**Stated problem:**
Print out the material that follows word for word.

**Information provided:**
════════════════════

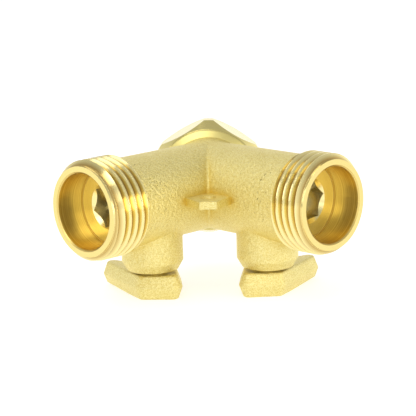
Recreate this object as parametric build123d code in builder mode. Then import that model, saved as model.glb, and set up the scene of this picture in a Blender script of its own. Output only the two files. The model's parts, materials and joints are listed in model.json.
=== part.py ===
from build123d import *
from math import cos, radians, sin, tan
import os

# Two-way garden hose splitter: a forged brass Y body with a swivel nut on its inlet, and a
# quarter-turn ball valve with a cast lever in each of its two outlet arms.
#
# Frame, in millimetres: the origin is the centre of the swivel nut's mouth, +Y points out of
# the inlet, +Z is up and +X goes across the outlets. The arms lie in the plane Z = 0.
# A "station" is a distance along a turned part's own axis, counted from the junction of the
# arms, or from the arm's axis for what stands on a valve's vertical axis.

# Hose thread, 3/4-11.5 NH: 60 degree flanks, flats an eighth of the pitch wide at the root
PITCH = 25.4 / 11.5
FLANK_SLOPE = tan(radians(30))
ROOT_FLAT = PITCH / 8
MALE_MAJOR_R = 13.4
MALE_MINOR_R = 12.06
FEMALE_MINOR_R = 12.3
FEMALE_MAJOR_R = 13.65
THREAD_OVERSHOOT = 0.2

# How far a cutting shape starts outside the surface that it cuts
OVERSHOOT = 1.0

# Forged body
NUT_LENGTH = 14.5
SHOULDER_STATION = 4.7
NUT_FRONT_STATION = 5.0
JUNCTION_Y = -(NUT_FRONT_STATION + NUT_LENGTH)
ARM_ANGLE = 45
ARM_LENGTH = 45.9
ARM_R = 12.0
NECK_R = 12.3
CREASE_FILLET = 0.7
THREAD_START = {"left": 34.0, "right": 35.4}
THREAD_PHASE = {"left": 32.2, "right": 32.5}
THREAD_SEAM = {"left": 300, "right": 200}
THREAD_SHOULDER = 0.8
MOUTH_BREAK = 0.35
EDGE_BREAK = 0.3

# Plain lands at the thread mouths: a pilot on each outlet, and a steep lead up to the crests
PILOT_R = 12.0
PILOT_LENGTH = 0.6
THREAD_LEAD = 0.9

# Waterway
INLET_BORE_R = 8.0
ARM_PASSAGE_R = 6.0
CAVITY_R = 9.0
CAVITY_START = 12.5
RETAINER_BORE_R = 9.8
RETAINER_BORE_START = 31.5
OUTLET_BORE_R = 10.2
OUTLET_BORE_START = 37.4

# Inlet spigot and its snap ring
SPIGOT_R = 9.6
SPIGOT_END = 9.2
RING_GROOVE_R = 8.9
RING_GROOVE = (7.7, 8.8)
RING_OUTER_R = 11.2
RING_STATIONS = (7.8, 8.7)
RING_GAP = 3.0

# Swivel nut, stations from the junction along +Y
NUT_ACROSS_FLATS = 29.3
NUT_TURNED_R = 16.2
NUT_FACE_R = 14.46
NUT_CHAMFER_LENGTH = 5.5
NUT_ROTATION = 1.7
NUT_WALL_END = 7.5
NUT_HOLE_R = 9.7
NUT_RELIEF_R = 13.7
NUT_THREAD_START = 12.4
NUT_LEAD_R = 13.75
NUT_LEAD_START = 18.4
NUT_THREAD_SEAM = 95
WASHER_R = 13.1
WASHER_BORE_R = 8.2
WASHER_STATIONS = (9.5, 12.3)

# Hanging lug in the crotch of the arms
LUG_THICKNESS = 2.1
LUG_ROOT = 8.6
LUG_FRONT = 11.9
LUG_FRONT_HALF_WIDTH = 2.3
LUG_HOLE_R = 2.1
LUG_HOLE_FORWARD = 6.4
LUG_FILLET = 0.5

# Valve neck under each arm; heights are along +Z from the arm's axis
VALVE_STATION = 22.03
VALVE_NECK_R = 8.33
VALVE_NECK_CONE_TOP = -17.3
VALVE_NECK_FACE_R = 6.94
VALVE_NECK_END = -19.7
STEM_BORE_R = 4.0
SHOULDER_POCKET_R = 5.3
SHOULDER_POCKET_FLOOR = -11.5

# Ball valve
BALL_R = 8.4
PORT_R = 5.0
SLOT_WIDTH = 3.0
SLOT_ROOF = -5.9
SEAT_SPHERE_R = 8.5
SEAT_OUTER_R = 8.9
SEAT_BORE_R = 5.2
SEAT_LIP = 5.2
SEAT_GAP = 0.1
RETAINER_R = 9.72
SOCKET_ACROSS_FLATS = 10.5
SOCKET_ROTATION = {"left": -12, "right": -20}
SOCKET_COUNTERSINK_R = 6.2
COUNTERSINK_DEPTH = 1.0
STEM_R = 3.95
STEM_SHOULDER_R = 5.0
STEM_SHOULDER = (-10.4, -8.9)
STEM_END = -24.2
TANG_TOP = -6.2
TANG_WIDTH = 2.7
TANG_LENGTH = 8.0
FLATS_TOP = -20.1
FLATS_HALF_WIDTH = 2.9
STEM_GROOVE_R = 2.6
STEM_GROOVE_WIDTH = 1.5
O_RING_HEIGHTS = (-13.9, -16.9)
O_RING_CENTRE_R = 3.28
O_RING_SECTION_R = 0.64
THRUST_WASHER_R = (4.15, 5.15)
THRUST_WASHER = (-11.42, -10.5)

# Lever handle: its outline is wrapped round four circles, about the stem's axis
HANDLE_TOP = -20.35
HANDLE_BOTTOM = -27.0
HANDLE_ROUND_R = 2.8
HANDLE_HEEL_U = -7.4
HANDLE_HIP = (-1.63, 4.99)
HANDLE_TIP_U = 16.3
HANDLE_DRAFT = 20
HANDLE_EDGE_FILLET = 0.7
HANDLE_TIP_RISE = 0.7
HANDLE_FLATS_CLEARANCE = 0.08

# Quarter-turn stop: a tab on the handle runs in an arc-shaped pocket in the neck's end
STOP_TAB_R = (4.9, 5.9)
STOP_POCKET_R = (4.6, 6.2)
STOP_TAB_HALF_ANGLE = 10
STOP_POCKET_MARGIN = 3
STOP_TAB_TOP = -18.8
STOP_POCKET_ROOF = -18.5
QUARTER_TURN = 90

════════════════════

**Written reply:**
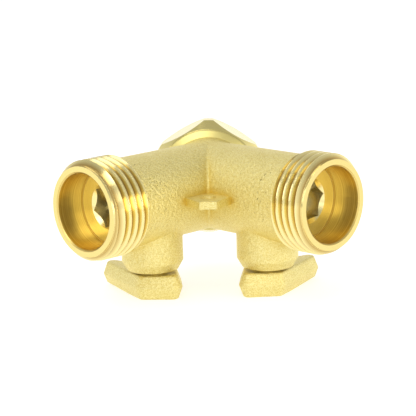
Recreate this object as parametric build123d code in builder mode. Then import that model, saved as model.glb, and set up the scene of this picture in a Blender script of its own. Output only the two files. The model's parts, materials and joints are listed in model.json.
=== part.py ===
from build123d import *
from math import cos, radians, sin, tan
import os

# Two-way garden hose splitter: a forged brass Y body with a swivel nut on its inlet, and a
# quarter-turn ball valve with a cast lever in each of its two outlet arms.
#
# Frame, in millimetres: the origin is the centre of the swivel nut's mouth, +Y points out of
# the inlet, +Z is up and +X goes across the outlets. The arms lie in the plane Z = 0.
# A "station" is a distance along a turned part's own axis, counted from the junction of the
# arms, or from the arm's axis for what stands on a valve's vertical axis.

# Hose thread, 3/4-11.5 NH: 60 degree flanks, flats an eighth of the pitch wide at the root
PITCH = 25.4 / 11.5
FLANK_SLOPE = tan(radians(30))
ROOT_FLAT = PITCH / 8
MALE_MAJOR_R = 13.4
MALE_MINOR_R = 12.06
FEMALE_MINOR_R = 12.3
FEMALE_MAJOR_R = 13.65
THREAD_OVERSHOOT = 0.2

# How far a cutting shape starts outside the surface that it cuts
OVERSHOOT = 1.0

# Forged body
NUT_LENGTH = 14.5
SHOULDER_STATION = 4.7
NUT_FRONT_STATION = 5.0
JUNCTION_Y = -(NUT_FRONT_STATION + NUT_LENGTH)
ARM_ANGLE = 45
ARM_LENGTH = 45.9
ARM_R = 12.0
NECK_R = 12.3
CREASE_FILLET = 0.7
THREAD_START = {"left": 34.0, "right": 35.4}
THREAD_PHASE = {"left": 32.2, "right": 32.5}
THREAD_SEAM = {"left": 300, "right": 200}
THREAD_SHOULDER = 0.8
MOUTH_BREAK = 0.35
EDGE_BREAK = 0.3

# Plain lands at the thread mouths: a pilot on each outlet, and a steep lead up to the crests
PILOT_R = 12.0
PILOT_LENGTH = 0.6
THREAD_LEAD = 0.9

# Waterway
INLET_BORE_R = 8.0
ARM_PASSAGE_R = 6.0
CAVITY_R = 9.0
CAVITY_START = 12.5
RETAINER_BORE_R = 9.8
RETAINER_BORE_START = 31.5
OUTLET_BORE_R = 10.2
OUTLET_BORE_START = 37.4

# Inlet spigot and its snap ring
SPIGOT_R = 9.6
SPIGOT_END = 9.2
RING_GROOVE_R = 8.9
RING_GROOVE = (7.7, 8.8)
RING_OUTER_R = 11.2
RING_STATIONS = (7.8, 8.7)
RING_GAP = 3.0

# Swivel nut, stations from the junction along +Y
NUT_ACROSS_FLATS = 29.3
NUT_TURNED_R = 16.2
NUT_FACE_R = 14.46
NUT_CHAMFER_LENGTH = 5.5
NUT_ROTATION = 1.7
NUT_WALL_END = 7.5
NUT_HOLE_R = 9.7
NUT_RELIEF_R = 13.7
NUT_THREAD_START = 12.4
NUT_LEAD_R = 13.75
NUT_LEAD_START = 18.4
NUT_THREAD_SEAM = 95
WASHER_R = 13.1
WASHER_BORE_R = 8.2
WASHER_STATIONS = (9.5, 12.3)

# Hanging lug in the crotch of the arms
LUG_THICKNESS = 2.1
LUG_ROOT = 8.6
LUG_FRONT = 11.9
LUG_FRONT_HALF_WIDTH = 2.3
LUG_HOLE_R = 2.1
LUG_HOLE_FORWARD = 6.4
LUG_FILLET = 0.5

# Valve neck under each arm; heights are along +Z from the arm's axis
VALVE_STATION = 22.03
VALVE_NECK_R = 8.33
VALVE_NECK_CONE_TOP = -17.3
VALVE_NECK_FACE_R = 6.94
VALVE_NECK_END = -19.7
STEM_BORE_R = 4.0
SHOULDER_POCKET_R = 5.3
SHOULDER_POCKET_FLOOR = -11.5

# Ball valve
BALL_R = 8.4
PORT_R = 5.0
SLOT_WIDTH = 3.0
SLOT_ROOF = -5.9
SEAT_SPHERE_R = 8.5
SEAT_OUTER_R = 8.9
SEAT_BORE_R = 5.2
SEAT_LIP = 5.2
SEAT_GAP = 0.1
RETAINER_R = 9.72
SOCKET_ACROSS_FLATS = 10.5
SOCKET_ROTATION = {"left": -12, "right": -20}
SOCKET_COUNTERSINK_R = 6.2
COUNTERSINK_DEPTH = 1.0
STEM_R = 3.95
STEM_SHOULDER_R = 5.0
STEM_SHOULDER = (-10.4, -8.9)
STEM_END = -24.2
TANG_TOP = -6.2
TANG_WIDTH = 2.7
TANG_LENGTH = 8.0
FLATS_TOP = -20.1
FLATS_HALF_WIDTH = 2.9
STEM_GROOVE_R = 2.6
STEM_GROOVE_WIDTH = 1.5
O_RING_HEIGHTS = (-13.9, -16.9)
O_RING_CENTRE_R = 3.28
O_RING_SECTION_R = 0.64
THRUST_WASHER_R = (4.15, 5.15)
THRUST_WASHER = (-11.42, -10.5)

# Lever handle: its outline is wrapped round four circles, about the stem's axis
HANDLE_TOP = -20.35
HANDLE_BOTTOM = -27.0
HANDLE_ROUND_R = 2.8
HANDLE_HEEL_U = -7.4
HANDLE_HIP = (-1.63, 4.99)
HANDLE_TIP_U = 16.3
HANDLE_DRAFT = 20
HANDLE_EDGE_FILLET = 0.7
HANDLE_TIP_RISE = 0.7
HANDLE_FLATS_CLEARANCE = 0.08

# Quarter-turn stop: a tab on the handle runs in an arc-shaped pocket in the neck's end
STOP_TAB_R = (4.9, 5.9)
STOP_POCKET_R = (4.6, 6.2)
STOP_TAB_HALF_ANGLE = 10
STOP_POCKET_MARGIN = 3
STOP_TAB_TOP = -18.8
STOP_POCKET_ROOF = -18.5
QUARTER_TURN = 90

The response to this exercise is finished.